## START Provided data

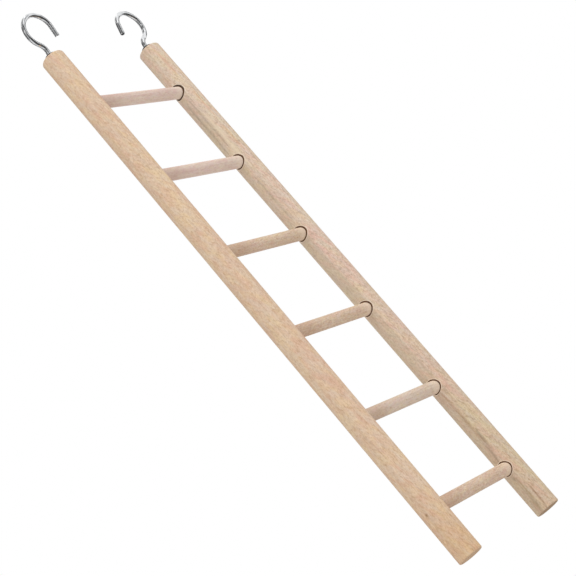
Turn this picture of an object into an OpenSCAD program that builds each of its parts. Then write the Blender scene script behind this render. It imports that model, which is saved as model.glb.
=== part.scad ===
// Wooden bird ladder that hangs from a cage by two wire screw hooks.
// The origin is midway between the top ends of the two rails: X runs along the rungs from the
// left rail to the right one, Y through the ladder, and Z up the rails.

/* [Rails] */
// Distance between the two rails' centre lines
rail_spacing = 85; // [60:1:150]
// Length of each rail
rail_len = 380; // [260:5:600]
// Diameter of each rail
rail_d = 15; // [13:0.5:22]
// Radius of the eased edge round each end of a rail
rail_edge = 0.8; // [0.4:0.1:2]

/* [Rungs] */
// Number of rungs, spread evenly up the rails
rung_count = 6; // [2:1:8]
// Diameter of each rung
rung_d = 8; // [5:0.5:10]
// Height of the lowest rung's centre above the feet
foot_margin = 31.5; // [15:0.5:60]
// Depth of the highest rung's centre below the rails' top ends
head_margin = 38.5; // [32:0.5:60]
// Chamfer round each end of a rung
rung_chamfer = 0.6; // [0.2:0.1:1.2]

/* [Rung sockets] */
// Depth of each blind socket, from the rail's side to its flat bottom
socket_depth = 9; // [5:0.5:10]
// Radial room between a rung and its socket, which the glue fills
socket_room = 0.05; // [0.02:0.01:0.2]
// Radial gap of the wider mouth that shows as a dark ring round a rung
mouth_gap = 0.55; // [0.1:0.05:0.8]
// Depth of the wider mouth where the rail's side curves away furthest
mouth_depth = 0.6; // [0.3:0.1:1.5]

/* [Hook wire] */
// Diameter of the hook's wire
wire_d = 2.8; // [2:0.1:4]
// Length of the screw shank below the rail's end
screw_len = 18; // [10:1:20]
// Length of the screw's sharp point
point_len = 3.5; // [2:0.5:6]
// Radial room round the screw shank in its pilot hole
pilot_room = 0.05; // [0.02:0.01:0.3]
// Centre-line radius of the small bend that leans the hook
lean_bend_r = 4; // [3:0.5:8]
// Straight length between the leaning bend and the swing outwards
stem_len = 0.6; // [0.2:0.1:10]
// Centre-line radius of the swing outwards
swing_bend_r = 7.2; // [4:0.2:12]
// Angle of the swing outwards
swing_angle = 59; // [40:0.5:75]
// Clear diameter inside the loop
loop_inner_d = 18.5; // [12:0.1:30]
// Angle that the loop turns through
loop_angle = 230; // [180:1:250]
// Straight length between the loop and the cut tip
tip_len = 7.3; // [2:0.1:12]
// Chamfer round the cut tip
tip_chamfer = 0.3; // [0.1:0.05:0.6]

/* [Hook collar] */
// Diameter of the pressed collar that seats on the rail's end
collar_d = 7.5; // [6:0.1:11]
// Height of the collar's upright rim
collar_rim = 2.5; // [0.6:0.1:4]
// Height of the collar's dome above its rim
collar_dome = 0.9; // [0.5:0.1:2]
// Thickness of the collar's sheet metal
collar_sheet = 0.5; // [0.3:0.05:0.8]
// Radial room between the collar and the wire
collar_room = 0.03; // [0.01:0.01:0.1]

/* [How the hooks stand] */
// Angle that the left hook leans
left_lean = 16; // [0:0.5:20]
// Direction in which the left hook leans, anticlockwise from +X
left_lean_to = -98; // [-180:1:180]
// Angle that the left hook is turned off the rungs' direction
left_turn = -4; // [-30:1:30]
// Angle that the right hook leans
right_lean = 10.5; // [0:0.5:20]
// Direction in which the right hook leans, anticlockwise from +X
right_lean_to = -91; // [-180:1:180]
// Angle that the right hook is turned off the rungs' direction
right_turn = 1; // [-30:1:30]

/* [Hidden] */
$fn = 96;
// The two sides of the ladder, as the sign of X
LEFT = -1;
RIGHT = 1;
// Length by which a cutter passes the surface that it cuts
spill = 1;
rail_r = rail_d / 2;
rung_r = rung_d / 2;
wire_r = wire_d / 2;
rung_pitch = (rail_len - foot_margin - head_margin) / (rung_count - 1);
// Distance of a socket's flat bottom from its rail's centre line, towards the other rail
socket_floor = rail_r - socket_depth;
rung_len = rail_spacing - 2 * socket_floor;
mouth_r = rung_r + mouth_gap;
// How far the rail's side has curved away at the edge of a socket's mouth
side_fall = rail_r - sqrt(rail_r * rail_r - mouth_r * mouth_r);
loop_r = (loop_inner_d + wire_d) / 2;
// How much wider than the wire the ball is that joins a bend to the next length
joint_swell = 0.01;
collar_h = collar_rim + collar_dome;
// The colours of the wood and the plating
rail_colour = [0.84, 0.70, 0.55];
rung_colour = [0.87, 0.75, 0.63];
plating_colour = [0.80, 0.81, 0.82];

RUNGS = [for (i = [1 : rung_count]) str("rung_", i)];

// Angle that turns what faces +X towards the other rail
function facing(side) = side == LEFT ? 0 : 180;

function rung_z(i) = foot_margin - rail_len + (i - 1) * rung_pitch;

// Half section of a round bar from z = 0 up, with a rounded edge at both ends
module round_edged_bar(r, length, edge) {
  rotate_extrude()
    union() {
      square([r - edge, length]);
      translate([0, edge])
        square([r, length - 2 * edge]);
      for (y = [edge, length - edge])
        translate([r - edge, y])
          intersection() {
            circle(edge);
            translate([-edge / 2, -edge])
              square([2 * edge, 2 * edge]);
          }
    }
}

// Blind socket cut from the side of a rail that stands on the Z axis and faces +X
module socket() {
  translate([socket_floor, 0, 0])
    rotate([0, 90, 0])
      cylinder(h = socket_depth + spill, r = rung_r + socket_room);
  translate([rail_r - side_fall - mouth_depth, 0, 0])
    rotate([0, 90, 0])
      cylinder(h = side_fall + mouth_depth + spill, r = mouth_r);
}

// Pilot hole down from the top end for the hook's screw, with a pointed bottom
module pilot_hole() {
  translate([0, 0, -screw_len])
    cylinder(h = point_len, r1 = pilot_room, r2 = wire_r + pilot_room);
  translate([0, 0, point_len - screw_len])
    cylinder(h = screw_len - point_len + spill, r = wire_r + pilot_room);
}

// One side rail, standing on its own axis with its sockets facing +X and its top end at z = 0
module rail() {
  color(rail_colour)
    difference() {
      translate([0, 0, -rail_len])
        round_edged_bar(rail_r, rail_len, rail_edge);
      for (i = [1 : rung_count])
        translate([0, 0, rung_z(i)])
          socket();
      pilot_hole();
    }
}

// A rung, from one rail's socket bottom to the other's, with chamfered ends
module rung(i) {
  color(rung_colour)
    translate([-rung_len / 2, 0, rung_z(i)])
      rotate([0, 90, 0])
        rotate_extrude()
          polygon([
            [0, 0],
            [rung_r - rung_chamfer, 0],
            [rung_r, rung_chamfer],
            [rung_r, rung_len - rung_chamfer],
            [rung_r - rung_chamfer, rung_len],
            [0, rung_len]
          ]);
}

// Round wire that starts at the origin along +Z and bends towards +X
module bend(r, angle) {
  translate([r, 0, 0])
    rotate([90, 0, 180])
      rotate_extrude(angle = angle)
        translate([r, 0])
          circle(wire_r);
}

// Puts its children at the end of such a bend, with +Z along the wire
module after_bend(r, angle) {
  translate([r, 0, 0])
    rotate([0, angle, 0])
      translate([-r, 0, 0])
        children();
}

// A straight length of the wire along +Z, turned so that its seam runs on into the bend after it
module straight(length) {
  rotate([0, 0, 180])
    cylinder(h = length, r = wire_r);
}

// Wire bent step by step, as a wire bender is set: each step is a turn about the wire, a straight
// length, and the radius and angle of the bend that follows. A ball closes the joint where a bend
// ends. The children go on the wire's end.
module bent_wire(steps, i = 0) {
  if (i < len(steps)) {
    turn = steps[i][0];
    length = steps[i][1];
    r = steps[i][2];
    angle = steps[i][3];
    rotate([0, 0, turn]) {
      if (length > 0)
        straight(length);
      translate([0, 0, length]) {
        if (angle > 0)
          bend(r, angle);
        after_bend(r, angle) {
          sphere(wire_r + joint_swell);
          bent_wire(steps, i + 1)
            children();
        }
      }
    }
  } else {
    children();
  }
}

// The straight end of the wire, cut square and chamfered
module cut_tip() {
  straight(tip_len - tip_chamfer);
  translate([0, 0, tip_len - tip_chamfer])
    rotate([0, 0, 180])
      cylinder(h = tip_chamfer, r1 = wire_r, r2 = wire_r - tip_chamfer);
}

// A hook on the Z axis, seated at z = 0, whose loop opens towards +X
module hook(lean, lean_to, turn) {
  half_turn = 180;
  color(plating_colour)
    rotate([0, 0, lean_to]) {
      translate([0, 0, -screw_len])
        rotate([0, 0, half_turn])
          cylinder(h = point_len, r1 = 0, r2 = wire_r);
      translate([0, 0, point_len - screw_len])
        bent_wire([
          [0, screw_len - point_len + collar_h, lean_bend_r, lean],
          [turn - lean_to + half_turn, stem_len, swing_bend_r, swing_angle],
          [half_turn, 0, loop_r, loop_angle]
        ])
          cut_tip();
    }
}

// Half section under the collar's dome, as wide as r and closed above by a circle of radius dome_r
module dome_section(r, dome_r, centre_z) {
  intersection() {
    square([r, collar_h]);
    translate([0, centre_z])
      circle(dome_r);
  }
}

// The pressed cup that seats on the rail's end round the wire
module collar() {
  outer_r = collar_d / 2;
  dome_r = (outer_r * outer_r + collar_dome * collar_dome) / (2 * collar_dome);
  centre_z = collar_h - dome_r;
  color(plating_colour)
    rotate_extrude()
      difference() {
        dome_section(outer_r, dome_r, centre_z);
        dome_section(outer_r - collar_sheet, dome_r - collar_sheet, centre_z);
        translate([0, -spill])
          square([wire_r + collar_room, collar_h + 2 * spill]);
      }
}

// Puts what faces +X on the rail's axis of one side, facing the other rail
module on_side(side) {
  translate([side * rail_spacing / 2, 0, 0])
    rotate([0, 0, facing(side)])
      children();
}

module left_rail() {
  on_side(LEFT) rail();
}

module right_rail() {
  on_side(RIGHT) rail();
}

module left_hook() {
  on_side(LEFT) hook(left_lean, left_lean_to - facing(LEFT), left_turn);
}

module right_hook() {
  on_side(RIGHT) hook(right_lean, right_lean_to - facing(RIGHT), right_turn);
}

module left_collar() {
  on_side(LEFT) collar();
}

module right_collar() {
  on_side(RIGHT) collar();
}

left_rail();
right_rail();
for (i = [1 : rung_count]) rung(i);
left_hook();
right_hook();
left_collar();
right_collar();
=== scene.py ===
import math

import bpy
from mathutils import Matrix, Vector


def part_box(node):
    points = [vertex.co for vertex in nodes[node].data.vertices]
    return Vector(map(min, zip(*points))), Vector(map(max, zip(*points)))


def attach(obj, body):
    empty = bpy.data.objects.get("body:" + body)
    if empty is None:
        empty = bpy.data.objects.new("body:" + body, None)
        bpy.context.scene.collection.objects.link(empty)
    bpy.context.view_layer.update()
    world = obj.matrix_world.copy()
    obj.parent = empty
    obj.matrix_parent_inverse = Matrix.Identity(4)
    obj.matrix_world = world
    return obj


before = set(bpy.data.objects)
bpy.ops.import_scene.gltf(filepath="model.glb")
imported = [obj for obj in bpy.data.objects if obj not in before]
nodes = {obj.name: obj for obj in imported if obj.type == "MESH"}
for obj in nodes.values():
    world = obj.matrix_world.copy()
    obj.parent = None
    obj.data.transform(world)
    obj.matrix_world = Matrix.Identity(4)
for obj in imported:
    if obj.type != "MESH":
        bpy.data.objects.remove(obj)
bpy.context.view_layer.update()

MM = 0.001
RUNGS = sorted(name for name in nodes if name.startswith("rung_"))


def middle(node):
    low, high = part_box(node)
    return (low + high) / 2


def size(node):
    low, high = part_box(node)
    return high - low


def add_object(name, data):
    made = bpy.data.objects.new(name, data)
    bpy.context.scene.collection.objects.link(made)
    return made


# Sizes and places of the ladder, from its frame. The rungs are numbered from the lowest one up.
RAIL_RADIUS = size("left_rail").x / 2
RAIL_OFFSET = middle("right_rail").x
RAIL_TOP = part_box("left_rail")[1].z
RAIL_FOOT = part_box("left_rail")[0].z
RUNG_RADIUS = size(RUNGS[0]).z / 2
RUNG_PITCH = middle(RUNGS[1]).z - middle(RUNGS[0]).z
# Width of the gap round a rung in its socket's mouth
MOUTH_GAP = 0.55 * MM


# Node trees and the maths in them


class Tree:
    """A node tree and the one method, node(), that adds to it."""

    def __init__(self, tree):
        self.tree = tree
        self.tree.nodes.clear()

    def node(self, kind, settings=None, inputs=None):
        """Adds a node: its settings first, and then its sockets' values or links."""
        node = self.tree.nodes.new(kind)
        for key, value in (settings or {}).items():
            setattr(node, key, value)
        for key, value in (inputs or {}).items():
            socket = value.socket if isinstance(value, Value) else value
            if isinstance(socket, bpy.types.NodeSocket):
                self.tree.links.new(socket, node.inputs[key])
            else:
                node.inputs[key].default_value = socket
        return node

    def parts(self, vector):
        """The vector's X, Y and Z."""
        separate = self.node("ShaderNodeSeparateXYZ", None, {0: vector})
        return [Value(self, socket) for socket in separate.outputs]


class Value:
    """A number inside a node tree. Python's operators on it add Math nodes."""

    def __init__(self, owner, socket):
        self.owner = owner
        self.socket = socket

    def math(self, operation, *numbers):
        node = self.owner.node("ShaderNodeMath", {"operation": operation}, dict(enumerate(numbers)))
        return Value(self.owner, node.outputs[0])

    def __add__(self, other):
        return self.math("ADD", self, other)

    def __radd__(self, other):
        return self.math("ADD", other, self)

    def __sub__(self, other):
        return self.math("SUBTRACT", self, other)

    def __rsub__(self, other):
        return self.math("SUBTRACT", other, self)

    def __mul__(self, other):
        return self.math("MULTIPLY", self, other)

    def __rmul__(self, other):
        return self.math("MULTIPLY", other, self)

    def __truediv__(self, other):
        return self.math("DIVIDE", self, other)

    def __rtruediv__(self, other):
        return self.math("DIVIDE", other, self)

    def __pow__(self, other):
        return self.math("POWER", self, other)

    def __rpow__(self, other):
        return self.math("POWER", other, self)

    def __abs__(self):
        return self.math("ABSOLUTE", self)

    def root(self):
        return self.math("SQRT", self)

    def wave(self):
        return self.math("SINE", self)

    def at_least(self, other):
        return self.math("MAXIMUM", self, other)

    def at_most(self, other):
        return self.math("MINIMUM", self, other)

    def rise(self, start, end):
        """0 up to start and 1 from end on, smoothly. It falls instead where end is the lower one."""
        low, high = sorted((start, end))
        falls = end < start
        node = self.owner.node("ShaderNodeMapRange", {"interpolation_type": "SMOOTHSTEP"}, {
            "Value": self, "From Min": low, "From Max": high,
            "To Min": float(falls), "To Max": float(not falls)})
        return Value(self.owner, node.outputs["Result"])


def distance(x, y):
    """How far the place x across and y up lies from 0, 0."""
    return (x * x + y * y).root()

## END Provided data

### Brief
Count the lines in the material above where the string "imported" appears, then state only that count.

### Reply to the exercise
3